Few of us want to be average. And averages often tell us remarkably little.
Research apparently shows us that – on average – people who type faster make fewer errors. Yet it would take a pretty stupid person to think that deliberately deciding to type faster would lead to improved accuracy.
Todd Rose, whom I interview this week, believes that more sophisticated examples of “averagarian” fallacies – making decisions about individuals on the basis of what an idealised average person would do – are causing havoc all round. Developmental psychologists lay down the law on the single right pathway children should use to learn to walk. Cockpits designed for average pilots turn out to be very dangerous, because virtually no one is average in every dimension.
Read the interview with Todd Rose in full
The same applies in higher education. Universities assume that an average student should learn a certain amount of information in a certain amount of time. Those who are much quicker than average on 95 per cent of their modules and slower than average on 5 per cent may struggle to get a degree. And there is no fundamental justification for this, since someone’s ability in solving quadratic equations or driving a car has nothing to do with how long it took them to learn.
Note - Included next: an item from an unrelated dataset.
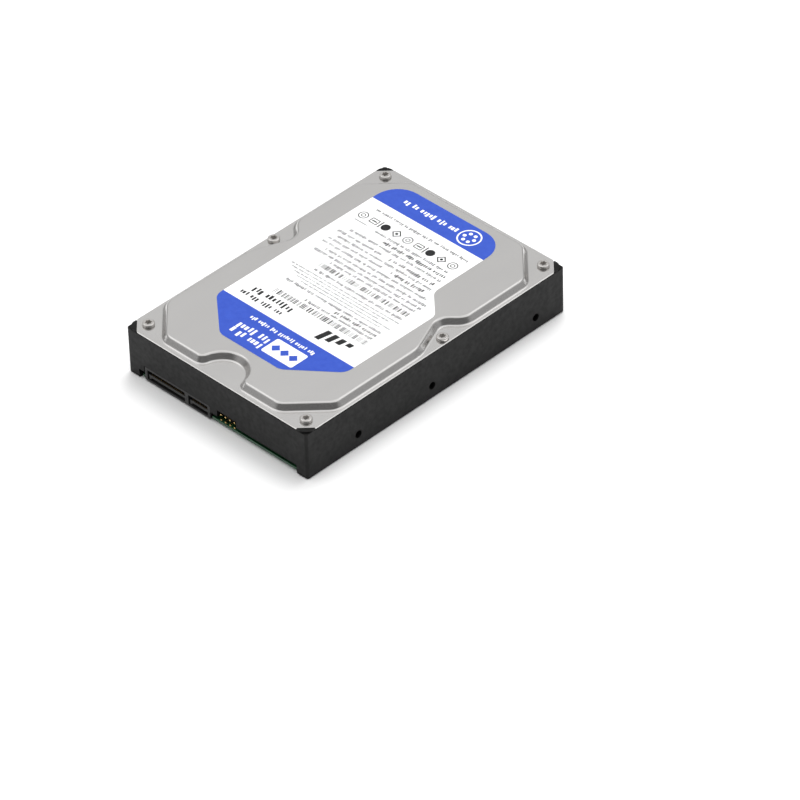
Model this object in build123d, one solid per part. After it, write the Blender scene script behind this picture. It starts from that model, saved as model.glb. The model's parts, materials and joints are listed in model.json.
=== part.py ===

Such points are developed at length in Rose’s lively and entertaining polemic, The End of Average: How to Succeed in a World That Values Sameness. Much of it draws on his own experience. He dropped out of high school and was reduced to performing enemas and stealing toilet paper to support his family.
Yet 15 years after dropping out, he joined the faculty of Harvard University’s Graduate School of Education, where he is now interim director of its mind, body and education programme. Alongside sheer hard work, he attributes much of his success to ignoring well-meant advice on the best ways to learn, or the right order in which to take courses, all of which might have suited some mythical average individual but simply weren’t right for him.
It all makes for a cheering story of how the square pegs among us can build successful lives despite being unable or unwilling to fit into round holes. But it also raises some big questions about how researchers miss the wood for the trees and how universities are failing individuals.